In [4]:
import pandas as pd
from sklearn.model_selection import GroupKFold
from sklearn.ensemble import RandomForestClassifier, GradientBoostingClassifier, AdaBoostClassifier
from sklearn.svm import SVC
from sklearn.neighbors import KNeighborsClassifier
from sklearn.linear_model import LogisticRegression
from sklearn.neural_network import MLPClassifier
from sklearn.naive_bayes import GaussianNB
from sklearn.tree import DecisionTreeClassifier
from sklearn.discriminant_analysis import LinearDiscriminantAnalysis
from sklearn.ensemble import BaggingClassifier, ExtraTreesClassifier
from sklearn.gaussian_process import GaussianProcessClassifier
from sklearn.linear_model import RidgeClassifier
from sklearn.svm import LinearSVC
from sklearn.calibration import CalibratedClassifierCV
from sklearn.experimental import enable_hist_gradient_boosting
from sklearn.ensemble import HistGradientBoostingClassifier
from sklearn.dummy import DummyClassifier
from sklearn.metrics import classification_report, accuracy_score
from sklearn.impute import SimpleImputer
from sklearn.preprocessing import StandardScaler
import numpy as np
import matplotlib.pyplot as plt

np.random.seed(3112)

from scipy.stats import mode

def perform_decision_fusion(classifiers):
    # Read the TSV file
    data = pd.read_csv("C:/Users/Sina/Desktop/Stage V2/Sripts/emdat and openface clean up/modified_EMDAT30.tsv", delimiter='\t')

    # Separate features (X) and target variable (y)
    X = data.drop(["answer", "Sc_id", "Part_id"], axis=1)
    y = data["answer"]

    # Replace infinite values with np.nan
    X = X.replace([np.inf, -np.inf], np.nan)

    # Handle missing values
    imputer = SimpleImputer(strategy='mean')
    X = imputer.fit_transform(X)

    # Scale the data
    scaler = StandardScaler()
    X = scaler.fit_transform(X)

    # Initialize the GroupKFold cross-validator
    group_kfold = GroupKFold(n_splits=5)

    # Perform decision fusion
    metrics = []
    accuracies = []
    for train_index, test_index in group_kfold.split(X, y, groups=data["Part_id"]):
        X_train, X_test = X[train_index], X[test_index]
        y_train, y_test = y.iloc[train_index], y.iloc[test_index]

        # Create and train the individual classifiers
        trained_classifiers = []
        for classifier in classifiers:
            clf = classifier()
            clf.fit(X_train, y_train)
            trained_classifiers.append(clf)

        # Make predictions using each classifier
        predictions = []
        for clf in trained_classifiers:
            y_pred = clf.predict(X_test)
            predictions.append(y_pred)

        # Perform majority voting for decision fusion
        y_fused = mode(predictions, axis=0)[0][0]

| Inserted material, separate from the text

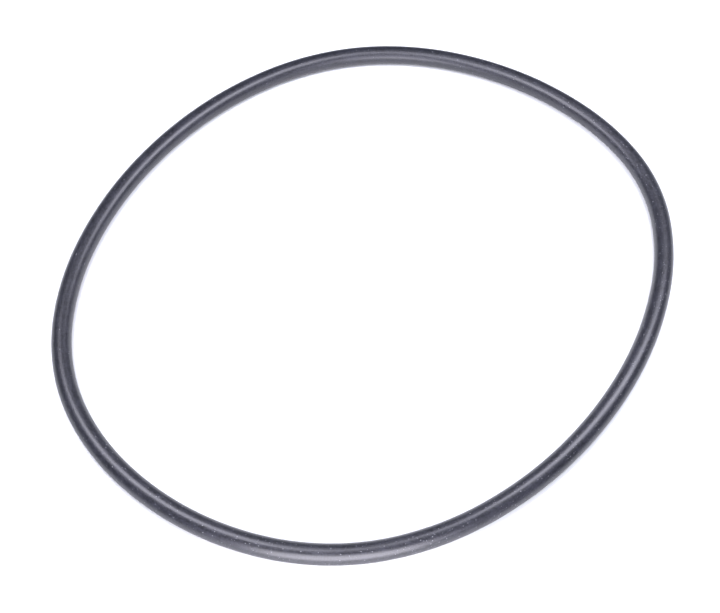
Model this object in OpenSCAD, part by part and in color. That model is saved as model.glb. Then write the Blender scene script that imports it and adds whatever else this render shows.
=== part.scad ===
// A rubber sealing ring of round cord, lying loose on a flat surface.
// The cord keeps its length and its round section, and the loop rests a little out of round.
// Millimetres, +Z up. The origin is on the surface, under the middle of the loop.
// +X is to the right and +Y away from someone who looks at the ring from the front.

/* [Ring] */
// Inside diameter of the ring when it is held perfectly round
inside_d = 104.37; // [92:0.01:120]
// Diameter of the round cord
cord_d = 3.53; // [2:0.01:5.5]

/* [How the loop lies] */
// How far the two ends of the long way stand out past a true circle
oval_out = 3.8; // [0:0.1:5]
// Direction of the long way, in degrees from +X towards +Y
oval_dir = 44; // [0:0.5:180]
// How far three blunt corners stand out past a true circle
three_out = 0.34; // [0:0.01:0.8]
// Direction of the first of the three blunt corners, in degrees from +X
three_dir = 8.5; // [0:0.5:120]
// How far four blunt corners stand out past a true circle
four_out = 0.83; // [0:0.01:1.2]
// Direction of the first of the four blunt corners, in degrees from +X
four_dir = 12; // [0:0.5:90]

/* [Hidden] */

// Radius of the cord's middle line when the ring is round
mid_r = (inside_d + cord_d) / 2;
// Each row is the number of lobes, how far they stand out, and the direction of the first
lobes = [[2, oval_out, oval_dir], [3, three_out, three_dir], [4, four_out, four_dir]];

// The loop is a closed chain of bends that run smoothly into each other, all of the same sweep
bends = 24;
sweep = 360 / bends;
quarter = bends / 4;
// Facets of the preview, round the cord and round a full bend
cord_facets = 48;
bend_facets = 240;
// Moves are split at hundredths of a millimetre
grid = 0.01;

rubber = [0.25, 0.25, 0.29];

function sum(v, i = 0) = i < len(v) ? v[i] + sum(v, i + 1) : 0;
function toward(angle) = [cos(angle), sin(angle), 0];

// Radius of bend i. A loop that stands out by d * cos(n * angle) past a circle bends less there,
// by (n * n - 1) * d * cos(n * angle). Two or more lobes leave the chain closed, at its full length.
function bend_r(i) =
  let (angle = (i + 0.5) * sweep)
  mid_r - sum([for (l = lobes) (l[0] * l[0] - 1) * l[1] * cos(l[0] * (angle - l[2]))]);

// Centre of bend i. Two neighbours have their centres in line with the place where they meet.
function centre(i) =
  i == 0 ? [0, 0, 0] : centre(i - 1) + (bend_r(i - 1) - bend_r(i)) * toward(i * sweep);

// Where bend i starts, on the cord's middle line
function start_of(i) = centre(i) + bend_r(i) * toward(i * sweep);

// Middle of the loop. It reaches furthest to each side where a quarter of the bends ends.
middle = [
  (start_of(0).x + start_of(2 * quarter).x) / 2,
  (start_of(quarter).y + start_of(3 * quarter).y) / 2,
  0
];

// Moves its children by a coarse and a fine step, so that no digit is lost on the way
// and the ends of neighbouring bends meet exactly.
module shift(v) {
  coarse = [for (x = v) round(x / grid) * grid];
  translate(coarse) translate(v - coarse) children();
}

module bend(i) {
  shift(centre(i) - middle + [0, 0, cord_d / 2])
    rotate_extrude(angle = sweep, start = i * sweep, $fn = bend_facets)
      shift([bend_r(i), 0, 0])
        circle(d = cord_d, $fn = cord_facets);
}

module o_ring() {
  color(rubber)
    for (i = [0 : bends - 1]) bend(i);
}

o_ring();
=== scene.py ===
"""A rubber sealing ring of round cord, lying loose on a pale floor.

The ring is swept bend by bend with the spin tool and gets a satin black rubber.
Four soft lights and a camera are set up round it as on a studio table.
"""

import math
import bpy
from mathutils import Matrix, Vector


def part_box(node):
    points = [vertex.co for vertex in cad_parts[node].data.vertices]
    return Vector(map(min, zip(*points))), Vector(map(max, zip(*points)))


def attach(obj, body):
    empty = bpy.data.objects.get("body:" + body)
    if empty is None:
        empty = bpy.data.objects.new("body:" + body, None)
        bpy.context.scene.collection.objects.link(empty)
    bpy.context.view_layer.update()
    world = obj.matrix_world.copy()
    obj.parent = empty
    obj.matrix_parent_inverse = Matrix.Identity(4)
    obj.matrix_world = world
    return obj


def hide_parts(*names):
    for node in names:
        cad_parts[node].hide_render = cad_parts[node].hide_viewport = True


bl_info = {
    "name": "Rubber Sealing Ring",
    "version": (1, 0, 0),
    "blender": (4, 5, 0),
    "location": "3D View > Sidebar > Sealing Ring",
    "description": "Models a rubber sealing ring that lies a little out of round, with its stage",
    "category": "Add Mesh",
}

import bpy
from bpy.props import FloatProperty, FloatVectorProperty, PointerProperty
from mathutils import Quaternion, Vector

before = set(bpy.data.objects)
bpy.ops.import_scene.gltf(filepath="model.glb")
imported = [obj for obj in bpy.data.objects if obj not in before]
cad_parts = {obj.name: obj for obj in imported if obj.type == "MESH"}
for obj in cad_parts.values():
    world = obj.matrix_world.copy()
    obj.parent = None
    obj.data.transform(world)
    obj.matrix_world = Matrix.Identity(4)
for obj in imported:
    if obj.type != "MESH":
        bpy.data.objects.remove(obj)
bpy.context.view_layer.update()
cad_low, cad_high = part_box("o_ring")

# The loop is a closed chain of bends of the same sweep, as in the solid that it dresses
BENDS = 24
SWEEP = 2 * math.pi / BENDS
STEPS_PER_BEND = 16
CORD_SIDES = 64
# Vertices nearer than this are one, in metres
MERGE_DISTANCE = 1e-6
# How far the finished ring may be from the solid's box, in metres
BOX_TOLERANCE = 0.0001
CORD_MAP = "cord_map"

# Sizes of what shows in the rubber, in metres
CLOUD_SIZE = 0.0025
CLOUD_DEPTH = 0.00001
MOTTLE_SIZE = 0.0003
GRAIN_SIZE = 0.00012
GRAIN_DEPTH = 0.000003
STREAK_LENGTH = 0.009
STREAK_WIDTH = 0.00025
STREAK_DEPTH = 0.000004
DUST_SPACING = 0.0005
DUST_RADIUS = (0.00004, 0.00009)
DUST_EDGE = 0.00012
DUST_DEPTH = 0.00002
# Share of the possible specks that are there, at the bare side and at the dusty one,
# and the direction of the dusty one
DUST_SHARE = (0.05, 1.0)
DUST_SIDE = (0.68, -0.73, 0.0)
DUST_ROUGHNESS = 0.8
# The noise at which a pattern starts to show, and at which it shows in full
STREAK_CONTRAST = (0.45, 0.75)
PATCH_CONTRAST = (0.35, 0.65)
# How many finer layers a noise has in the patches, in the grain and streaks, and at the dust's edges
PATCH_DETAIL = 3.0
FINE_DETAIL = 2.0
EDGE_DETAIL = 1.0
# Share of the clouds over the streaks in the pale film, and of the mottle over both
CLOUD_SHARE = 0.5
MOTTLE_SHARE = 0.6
# Index of refraction of the rubber's skin, which sets how strongly it shines
RUBBER_IOR = 1.6

FLOOR_ROUGHNESS = 0.9
# Width of the camera's sensor in millimetres, and the nearest place that it shows in metres
SENSOR_WIDTH = 36.0
NEAREST_VIEW = 0.01

# The lights: where each stands, the point that it faces, its width and height, how far it is turned
# about its own axis, and its colour
LEFT_LIGHT = {
    "place": (-0.066, -0.002, 0.146),
    "aim": (0.028, 0.018, 0.0),
    "size": (0.079, 0.12),
    "turn": math.radians(-22),
    "color": (0.88, 0.87, 1.0),
}
RIGHT_LIGHT = {
    "place": (0.087, 0.031, 0.142),
    "aim": (0.076, 0.035, 0.0),
    "size": (0.061, 0.121),
    "turn": math.radians(20),
    "color": (0.87, 0.865, 1.0),
}
FRONT_LIGHT = {
    "place": (-0.004, -0.084, 0.02),
    "aim": (-0.009, 0.049, 0.0),
    "size": (0.057, 0.0355),
    "turn": 0.0,
    "color": (0.96, 0.94, 1.0),
}
FILL_LIGHT = {
    "place": (-0.003, -0.339, 0.105),
    "aim": (-0.041, 0.019, 0.0),
    "size": (0.417, 0.311),
    "turn": math.radians(45),
    "color": (0.84, 0.82, 1.0),
}
ROOM_COLOR = (0.8, 0.87, 1.0)
HAZE_COLOR = (0.72, 0.79, 1.0)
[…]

        # Calculate classification report
        report = classification_report(y_test, y_fused, output_dict=True, zero_division=1)
        accuracy = accuracy_score(y_test, y_fused)
        metrics.append(report)
        accuracies.append(accuracy)

    # Calculate average metrics across all folds
    average_metrics = {}
    for metric in metrics[0]['weighted avg'].keys():
        if metric == 'support':
            continue
        average_metrics[metric] = np.mean([m['weighted avg'][metric] for m in metrics])

    average_metrics['accuracy'] = np.mean(accuracies)

    # Return classification report and accuracy
    return average_metrics

# Define the classifiers to be used for decision fusion
classifiers = [
    RandomForestClassifier,
    SVC,
    GradientBoostingClassifier,
    KNeighborsClassifier,
    AdaBoostClassifier,
    LogisticRegression,
    MLPClassifier,
    GaussianNB,
    DecisionTreeClassifier,
    LinearDiscriminantAnalysis,
    BaggingClassifier,
    ExtraTreesClassifier,
    GaussianProcessClassifier,
    RidgeClassifier,
    LinearSVC,
    CalibratedClassifierCV,
    HistGradientBoostingClassifier,
]

# Perform decision fusion
average_metrics = perform_decision_fusion(classifiers)

# Print the average metrics
print(average_metrics)




{'precision': 0.6495446113898197, 'recall': 0.6085235920852359, 'f1-score': 0.5657875243761509, 'accuracy': 0.6085235920852359}